Joy and Christmas

Today’s devotional is offered by Yancey Washington.

In everything I did, I showed you that by this kind of hard work we must help the weak, remembering the words the Lord Jesus himself said: ‘It is more blessed to give than to receive.'”  Acts 20.35

When I think of “joy” in connection with Christmas, my thoughts immediately go to my childhood Christmases in Tarboro, North Carolina. Though I grew up in Oxford (living with my mother, father and sister, literally next door to my father’s parents) every Christmas our family went to Tarboro to spend the holiday with my mother’s family. Christmas was always fun! I remember the excitement of Christmas Eve: being too keyed up to go to sleep, certain I could hear Santa’s sleigh and the reindeer on the tin roof above and outside the second story bedroom in which I slept, and listening to the courthouse clock a few blocks east of my grandparent’s home chime the hours until I could no longer stay awake. My grandparents lived in the same house where my grandfather was born in 1909. The home was built just before the Civil War. My mother had grown up there with her parents, brother, sister, grandmother and great-aunt Isabel (“Aunt Bell”). Though I missed knowing my great-grandmother and Aunt Bell by many years, rooms in the house were still known as theirs.

 

walkie talkie image

Santa left presents for me, my sister and cousins around the fireplace in “Aunt Bell’s living room,” and the Christmas Tree in “Grandmother’s living room” was where the family exchanged presents. I still have the Radioshack walkie-talkies my grandfather gave my cousin and me thirty (30) years ago. It was fun to get presents as a child, but especially in retrospect, I think the most fun and “joyous” part was being surrounded by loving family, celebrating the holiday.

 

Acts 20:35 quotes Jesus stating, “It is more blessed to give than receive.” I think it takes more than a child’s maturity to understand this, and I distinctly remember the first Christmas I was more excited about a gift that I was giving than anything I hoped to get. The gift wasn’t large or expensive, but a small blue frame for a picture of my mother and her father sailing. As an older child, it was a joy to have been able to save my own money and buy that gift for my mother.

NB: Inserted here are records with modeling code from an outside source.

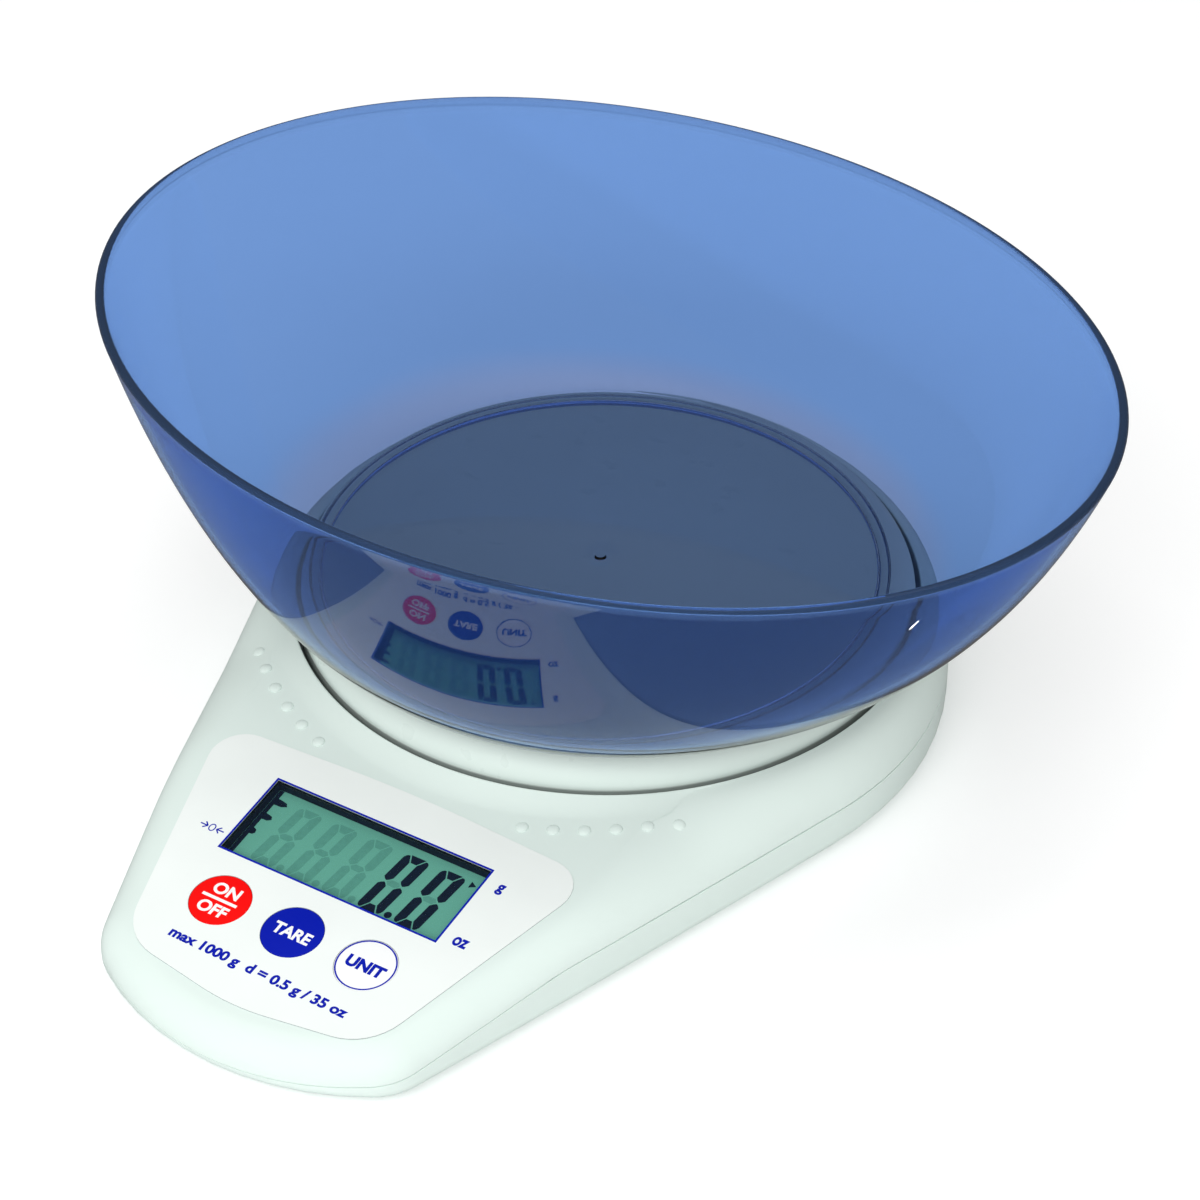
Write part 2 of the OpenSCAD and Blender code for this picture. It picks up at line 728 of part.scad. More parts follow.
module top_shell() {
    inner_r = well_r + well_t;
    ring_solid(concat(
        [for (j = [0 : crest_n]) crest_ring(0, collar_r, j)],
        [for (k = [0 : flank_n]) flank_ring(0, collar_r, k)],
        [
            round_ring(well_r, collar_h - collar_lip),
            round_ring(well_r, well_h),
            round_ring(well_opening / 2, well_h),
            round_ring(well_opening / 2, shelf_z),
            round_ring(inner_r, shelf_z)
        ],
        [for (k = [flank_n : -1 : 0]) flank_ring(wall, inner_r, k)],
        [for (j = [crest_n : -1 : 0]) crest_ring(wall, inner_r, j)]
    ), closed = true);
}

// The openings of the deck: window, pane rebate and buttons
module deck_cuts() {
    opening = 2 * (frame_wall + frame_fit);
    on_deck() {
        deck_plate(window_w + opening, window_h + opening, -1, wall + 1);
        deck_plate(window_w + 2 * pane_margin, window_h + 2 * pane_margin, -1, pane_t);
        for (x = button_x) translate([x, -button_row, -wall - 2])
            cylinder(r = button_r + button_gap, h = wall + 4);
    }
}

module board_post() {
    translate([0, 0, -board_depth]) difference() {
        cylinder(r = board_post_r, h = board_depth - wall / 2);
        translate([0, 0, -1])
            cylinder(d = board_screw_d + 2 * thread_clear, h = board_bite + 1.5);
    }
}

module top_housing() {
    color(abs_white) union() {
        difference() {
            placed() top_shell();
            deck_cuts();
        }
        for (p = board_posts) on_deck() at_post(p) board_post();
        placed() for (p = case_posts) at_post(p) difference() {
            translate([0, 0, case_seat_z]) cylinder(r = case_post_r, h = p.z - case_seat_z);
            translate([0, 0, case_seat_z - 1])
                cylinder(d = case_screw_d + 2 * thread_clear, h = case_bite + 1.5);
        }
    }
}

module bottom_tub() {
    steps = 4;
    ring_solid(concat(
        [for (j = [0 : steps]) flat_ring(
            base_edge_r * (1 - sin(90 * j / steps)), base_z + base_edge_r * (1 - cos(90 * j / steps))
        )],
        [seam_ring(0), seam_ring(wall), flat_ring(wall, floor_z)]
    ));
}

// The battery box without its opening, and the cut that opens it
module battery_box() {
    translate([-box_l / 2 - box_t, box_front - box_t, floor_z - eps])
        cube([box_l + 2 * box_t, box_rear - box_front + 2 * box_t, box_top + box_t - floor_z]);
    // Blocks that the door's hinge pins turn in
    block_w = hinge_l + 2;
    for (side = [-1, 1])
        translate([side * (box_l / 2 + block_w / 2 - 0.6) - block_w / 2, hinge_y - 3, floor_z - eps])
            cube([block_w, 6, hinge_z + hinge_d / 2 + box_t - floor_z]);
}

module battery_cut() {
    translate([-box_l / 2, box_front, base_z - 1])
        cube([box_l, box_rear - box_front, box_top - base_z + 1]);
    translate([0, hinge_y, hinge_z]) rotate([0, 90, 0])
        cylinder(d = hinge_d + 2 * hinge_gap, h = box_l + 2 * hinge_l + 0.6, center = true);
}

module bottom_housing() {
    color(abs_white) placed() difference() {
        union() {
            bottom_tub();
            battery_box();
            for (p = case_posts) at_post(p) translate([0, 0, floor_z - eps])
                cylinder(r = case_boss_r, h = case_seat_z - floor_z - seam_gap);
            translate([-beam_l / 2 - 2, -beam_w / 2 - 2, floor_z - eps])
                cube([spacer_l + 2, beam_w + 4, pedestal_h + eps]);
            // Stop that the beam's free end meets when the scale is overloaded
            translate([beam_l / 2 - spacer_l / 2, 0, floor_z - eps])
                cylinder(r = beam_w / 4, h = beam_z - 2 * platform_travel - floor_z);
        }
        battery_cut();
        for (p = case_posts) at_post(p) {
            translate([0, 0, base_z - 1])
                cylinder(d = case_screw_d + 2 * hole_clear, h = case_seat_z - base_z + 2);
            translate([0, 0, base_z - 1])
                cylinder(d = case_head_d + 2 * head_clear, h = case_seat_z - case_clamp_t - base_z + 1);
        }
        for (x = beam_screw_x) translate([-x, 0, base_z - 1]) {
            cylinder(d = beam_screw_d + 2 * hole_clear, h = beam_z - base_z + 1);
            cylinder(d = beam_head_d + 2 * head_clear, h = 1 + head_recess + screw_head_h);
        }
        for (p = foot_places) at_post(p) translate([0, 0, base_z - 1])
            cylinder(d = foot_d, h = 1 + foot_recess);
    }
}

module housing_screws() {
    color(steel) placed() for (p = case_posts) at_post(p)
        screw_up(
            case_screw_d, case_head_d, case_seat_z - case_clamp_t - screw_head_h,
            case_clamp_t + case_bite
        );
}

module rubber_feet() {
    color(rubber_grey) placed() for (p = foot_places) at_post(p)
        cylinder(d = foot_d, h = foot_h + foot_recess);
}

// ---- Label, display and buttons ------------------------------------------------

// Outline of the label in the deck's frame
module label_outline() {
    front = label_margin - window_from_nose;
    half_rear = label_w_rear / 2;
    half_front = label_w_front / 2;
    rear_end = label_rear - label_rear_sag;
    front_end = front + label_front_sag;
    polygon(rounded(
        [
            [half_rear, rear_end], [0, label_rear], [-half_rear, rear_end],
            [-half_front, front_end], [0, front], [half_front, front_end]
        ],
        [label_rear_r, label_rear_bow_r, label_rear_r, label_front_r, label_front_bow_r, label_front_r]
    ));
}

module overlay_label() {
    color(label_white) on_deck() linear_extrude(label_t) difference() {
        label_outline();
        square([window_w, window_h], center = true);
        for (x = button_x) translate([x, -button_row]) circle(r = button_r + button_gap);
    }
}

module display_window() {
    clear = 0.1;
    color(clear_pane) on_deck()
        deck_plate(window_w + 2 * (pane_margin - clear), window_h + 2 * (pane_margin - clear), 0, pane_t);
}

module display_frame() {
    color(black) on_deck() difference() {
        union() {
            deck_plate(window_w + 2 * frame_wall, window_h + 2 * frame_wall, pane_t, glass_depth);
            translate([0, 0, -0.1])
                deck_plate(
                    window_w + 2 * frame_flange, window_h + 2 * frame_flange,
                    housing_under, glass_depth - 0.1
                );
        }
        deck_plate(window_w, window_h, 0, glass_depth + 1);
    }
}

module display_film() {
    color(glass_green) on_deck()
        deck_plate(glass_w - 2, glass_h - 2, glass_depth, glass_depth + film_t);
}

module display_glass() {
    color(display_grey) on_deck() deck_plate(glass_w, glass_h, glass_depth + film_t, strip_depth);
}

// Rubber strip between the glass and the board; side is 1 at the rear
module contact_strip(side) {
    color(rubber_grey) on_deck() translate([0, side * (glass_h / 2 - strip_w / 2), 0])
        deck_plate(window_w, strip_w, strip_depth, board_depth);
}

module contact_strip_rear() {
    contact_strip(1);
}

module contact_strip_front() {
    contact_strip(-1);
}

module circuit_board() {
    color(board_green) on_deck() translate([0, 0, -board_depth - board_t]) linear_extrude(board_t)
        difference() {
            polygon([
                [-board_w_rear / 2, board_rear], [-board_w_rear / 2, -window_h / 2],
                [-board_w_front / 2, board_front], [board_w_front / 2, board_front],
                [board_w_rear / 2, -window_h / 2], [board_w_rear / 2, board_rear]
            ]);
            for (p = board_posts, side = [-1, 1]) translate([side * p.x, p.y])
                circle(d = board_screw_d + 2 * hole_clear);
        }
}

module board_screws() {
    color(steel) for (p = board_posts) on_deck() at_post(p)
        translate([0, 0, -board_depth - board_t - board_head_h]) {
            cylinder(d = board_head_d, h = board_head_h);
            translate([0, 0, board_head_h - eps]) cylinder(d = board_screw_d, h = board_t + board_bite);
        }
}

module chip_cover() {
    color(black) on_deck() translate([0, 2, -board_depth - board_t - chip_h])
        cylinder(d1 = chip_d - 4, d2 = chip_d, h = chip_h);
}

module button(x, shade) {
    color(shade) on_deck() translate([x, -button_row, 0]) {
        translate([0, 0, -flange_low]) cylinder(r = button_r, h = flange_low + label_t);
        translate([0, 0, -flange_low]) cylinder(r = button_r + button_flange, h = button_flange_t);
    }
}

module button_on_off() {
    button(button_x[0], button_red);
}

module button_tare() {
    button(button_x[1], button_blue);
}

module button_unit() {
    button(button_x[2], label_white);
}

module switch(x) {
    color(black) on_deck() translate([x, -button_row, 0]) difference() {
        deck_plate(switch_w, switch_w, switch_depth, board_depth);
        translate([0, 0, -switch_depth - switch_bore])
            cylinder(d = plunger_d + 2 * plunger_gap, h = switch_bore + 1);
    }
}

module switch_on_off() {
    switch(button_x[0]);
}

module switch_tare() {
    switch(button_x[1]);
}

module switch_unit() {
    switch(button_x[2]);
}

module plunger(x) {
    low = switch_depth + switch_bore - 2 * button_travel;
    color(plunger_ivory) on_deck() translate([x, -button_row, -low])
        cylinder(d = plunger_d, h = low - flange_low);
}

module plunger_on_off() {
    plunger(button_x[0]);
}

module plunger_tare() {
    plunger(button_x[1]);
}

module plunger_unit() {
    plunger(button_x[2]);
}

// ---- Batteries -----------------------------------------------------------------

module battery_door() {
    color(abs_white) placed() difference() {
        union() {
            translate([-box_l / 2 + door_gap, hinge_y - hinge_knuckle_r, base_z])
                cube([box_l - 2 * door_gap, box_rear - door_gap - hinge_y + hinge_knuckle_r, door_t]);
            translate([0, hinge_y, hinge_z]) rotate([0, 90, 0])
                cylinder(r = hinge_knuckle_r, h = box_l - 2 * door_gap, center = true);
            translate([-box_l / 2 + door_gap, hinge_y - hinge_knuckle_r, base_z])
                cube([box_l - 2 * door_gap, 2 * hinge_knuckle_r, hinge_z - base_z]);
            translate([0, hinge_y, hinge_z]) rotate([0, 90, 0])
                cylinder(d = hinge_d, h = box_l + 2 * hinge_l - 0.2, center = true);
        }
        // Thumb grips on the outside
        for (i = [0 : 3]) translate([-8, box_rear - 5 - 2.4 * i, base_z - 1])
            cube([16, 1.2, 1.4]);
    }
}

// A cell that lies along X; its nub points to side
module cell(side, y) {
    nub = 1;
    shift = side * (spring_l - contact_t) / 2;
    placed() translate([shift - side * cell_l / 2, y, cell_z]) rotate([0, side * 90, 0]) {
        cylinder(d = cell_d, h = cell_l - nub);
        cylinder(d = 3.8, h = cell_l);
    }
}

module battery_front() {
    color(cell_green) cell(1, cell_front_y);
}

module battery_rear() {
    color(cell_green) cell(-1, cell_rear_y);
}

// A coned spring that presses on a cell's flat end; side is the end of the box
module battery_spring(side, y) {
    gap = 0.1;
    low_r = cell_r - 1;
    length = box_l / 2 - gap - (cell_l - spring_l + contact_t) / 2 - gap;
    color(steel) placed() translate([side * (box_l / 2 - gap), y, cell_z]) rotate([0, -side * 90, 0])
        rotate_extrude() polygon([
            [low_r - 1, 0], [low_r, 0], [low_r - 0.6, length / 3], [2.2, length], [1.4, length],
            [low_r - 1.6, length / 3]
        ]);
}

module battery_spring_left() {
    battery_spring(-1, cell_front_y);
}

module battery_spring_right() {
    battery_spring(1, cell_rear_y);
}

module battery_plate(side, y) {
    gap = 0.05;
    color(steel) placed() translate([
        side * (box_l / 2 - gap) - (side > 0 ? contact_t : 0), y - cell_r + 1, cell_z - cell_r + 1
    ]) cube([contact_t, cell_d - 2, cell_d - 2]);
}

module battery_plate_left() {
    battery_plate(-1, cell_rear_y);
}

module battery_plate_right() {
    battery_plate(1, cell_front_y);
}

// ---- Wires ---------------------------------------------------------------------

module load_cell_cable() {
    color(cable_grey) placed() tube(cable_route, cable_d);
}

module battery_wire_red() {
    color(wire_red) placed() tube(red_route, wire_d);
}

module battery_wire_black() {
    color(black) placed() tube(black_route, wire_d);
}

bowl();
platform();
platform_bracket();
platform_screws();
load_cell();
strain_gauge_top();
strain_gauge_bottom();
load_cell_base_spacer();
load_cell_top_spacer();
load_cell_base_screws();
load_cell_top_screws();
top_housing();
bottom_housing();
housing_screws();
rubber_feet();
overlay_label();
display_window();
display_frame();
display_film();
display_glass();
contact_strip_rear();
contact_strip_front();
circuit_board();
board_screws();
chip_cover();
button_on_off();
button_tare();
button_unit();
switch_on_off();
switch_tare();
switch_unit();
plunger_on_off();
plunger_tare();
plunger_unit();
battery_door();
battery_front();
battery_rear();
battery_spring_left();
battery_spring_right();
battery_plate_left();
battery_plate_right();
load_cell_cable();
battery_wire_red();
battery_wire_black();
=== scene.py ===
"""Visual model of an electronic kitchen scale with a loose oval bowl.

Sizes are in millimetres in the frame's own axes: X is the width, the display
faces -Y and the feet stand on z = 0. Meshes are scaled to metres last. Finishes,
lamps and the camera are in metres from the start.
"""

import logging
import math
from dataclasses import dataclass, field
from enum import Enum
from typing import Callable, Iterable, Sequence

import bmesh
import bpy
from mathutils import Matrix, Vector


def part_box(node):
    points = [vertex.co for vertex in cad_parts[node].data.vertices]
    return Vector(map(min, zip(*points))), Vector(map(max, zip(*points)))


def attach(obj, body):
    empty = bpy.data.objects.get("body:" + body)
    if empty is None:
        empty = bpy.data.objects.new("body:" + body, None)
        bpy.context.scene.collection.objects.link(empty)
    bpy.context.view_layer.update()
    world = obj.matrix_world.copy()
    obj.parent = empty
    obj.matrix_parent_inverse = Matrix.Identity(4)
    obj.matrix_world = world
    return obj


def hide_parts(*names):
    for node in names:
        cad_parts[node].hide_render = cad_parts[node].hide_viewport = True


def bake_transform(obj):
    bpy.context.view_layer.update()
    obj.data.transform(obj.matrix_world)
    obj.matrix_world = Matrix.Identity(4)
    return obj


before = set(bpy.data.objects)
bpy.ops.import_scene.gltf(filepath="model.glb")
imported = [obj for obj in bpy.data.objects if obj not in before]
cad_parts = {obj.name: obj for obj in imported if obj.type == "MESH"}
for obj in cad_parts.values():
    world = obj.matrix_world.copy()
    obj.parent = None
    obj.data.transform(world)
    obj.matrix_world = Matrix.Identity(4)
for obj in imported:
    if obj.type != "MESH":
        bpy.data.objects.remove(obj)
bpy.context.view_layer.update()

LOG = logging.getLogger("kitchen_scale")

# Metres in a millimetre.
MM = 0.001
# Distance below which points merge in new shapes, in copied CAD meshes and in letters.
WELD = 1e-4
COPY_WELD = 1e-3
LETTER_WELD = 1e-5
# Thickness of printed ink.
INK_T = 0.03

Colour = tuple[float, float, float]
Pair = tuple[float, float]
# Half width, half depth and height of one ring of the bowl.
Oval = tuple[float, float, float]
Shape = bmesh.types.BMesh
Socket = bpy.types.NodeSocket


class Body(Enum):
    """Bodies of the frame that new pieces ride on."""

    HOUSING = "housing"
    PLATFORM = "weighing_platform"
    BOWL = "mixing_bowl"
    ON_OFF = "on_off_button"
    TARE = "tare_button"
    UNIT = "unit_button"


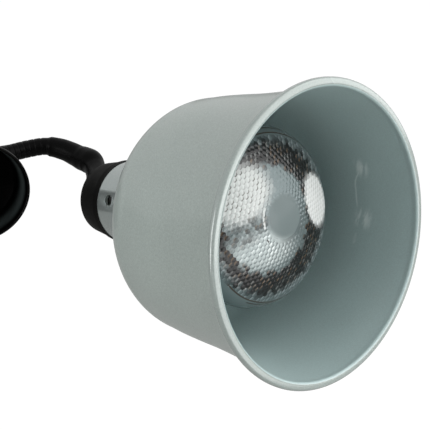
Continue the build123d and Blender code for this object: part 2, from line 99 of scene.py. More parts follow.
# Radius of the bell's side, and how far behind the mouth
BELL_SIDE = ((87.0, 91.0), (88.1, 75.0), (89.1, 56.0), (90.9, 36.0), (93.0, 18.0), (MOUTH_RADIUS, 3.0))
LIP_RADIUS = 100.4
LIP_LENGTH = 4.2
LIP_WALL = 1.2
LIP_CURL = 3.4

# Bulb: its own heights lean with the holder
BULB_RADIUS = 63.4
BULB_RIM = 172.5
BULB_SHOULDER = 18.0
BULB_FACE = 28.0
BULB_GLASS = 1.2
BULB_NECK = 18.8
BULB_NECK_END = 58.0
BULB_FOOT = 13.1
# Radius of the bulb's bowl, and how far behind its rim
BULB_BOWL = ((61.6, 15.0), (58.4, 30.0), (49.5, 52.0), (35.0, 72.0), (23.5, 87.0), (BULB_NECK, 101.0))
DIMPLE_PITCH = 3.6
DIMPLE_DEPTH = 0.27
DIMPLED_FROM = 14.5
DIMPLED_TO = 56.0
DIMPLE_FADE = 3.0

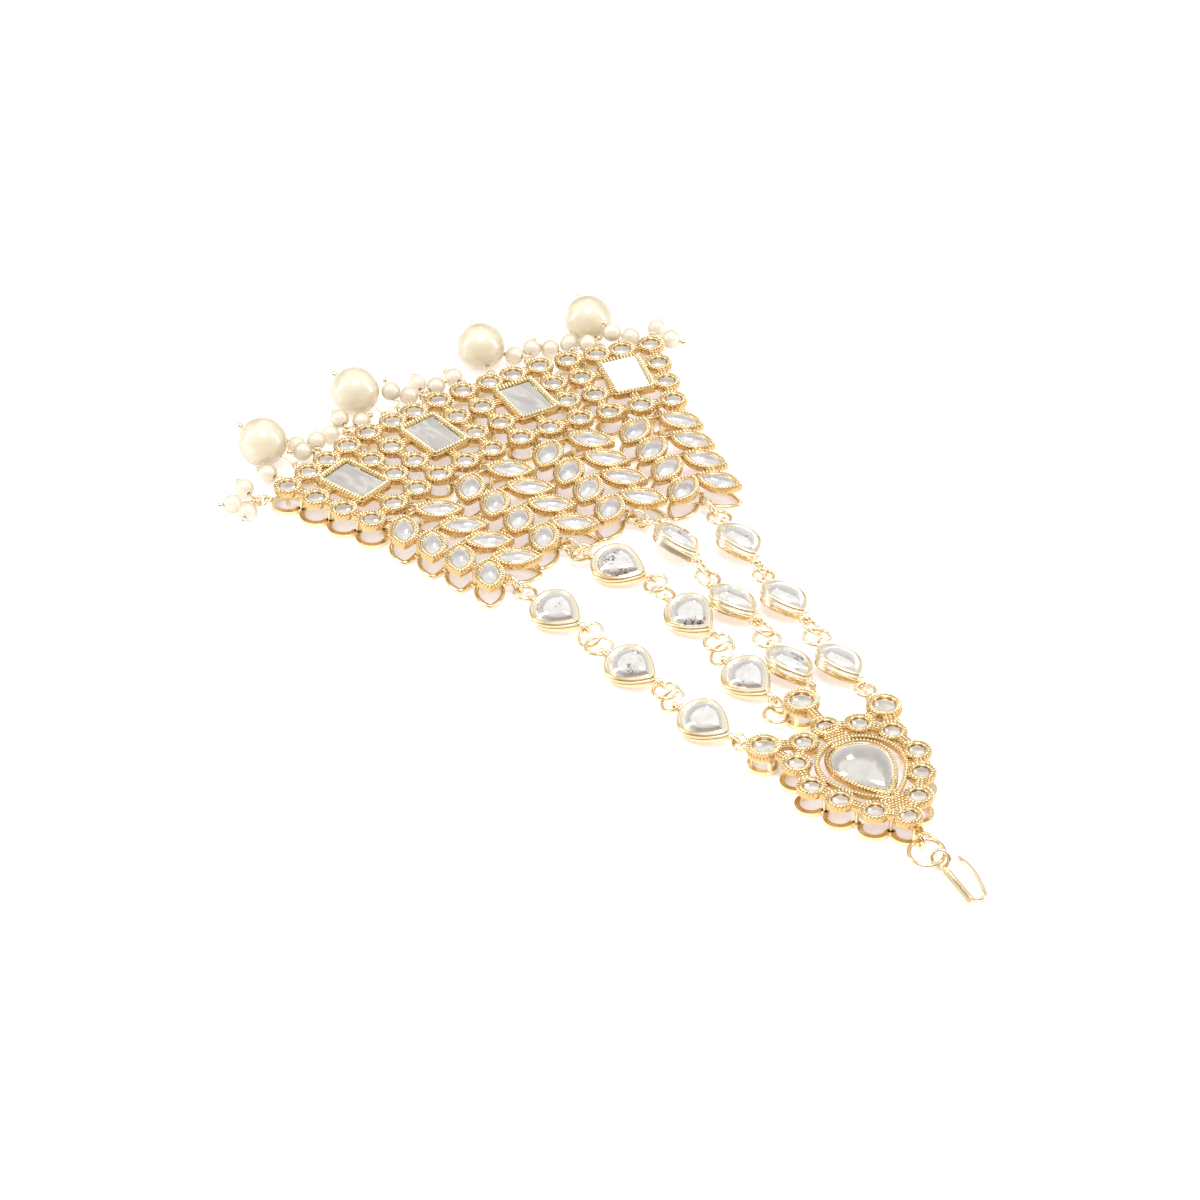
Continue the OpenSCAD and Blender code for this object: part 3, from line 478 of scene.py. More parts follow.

As an adult, I know and understand that the presents we give each other are just tokens of the ultimate gift that God gave to mankind by sending his son Jesus Christ and the gift that Jesus gave in becoming the atonement for our sins. When I think of “joy” at Christmas, I think of Mary’s joy. Luke 1:46-47, “… My soul doth magnify the Lord, and my spirit hath rejoiced in God my Saviour.” It is a blessing to take the time to think about how much I have to be joyful about and specifically focus on the great joy that comes and should come from God’s gift to us all. I wish you a peaceful Christmas in which you find and take opportunities, small and large, to focus on joy.

Prayer: Loving God, help us to discover a deeper Joy that presents can provide this Christmas. Amen.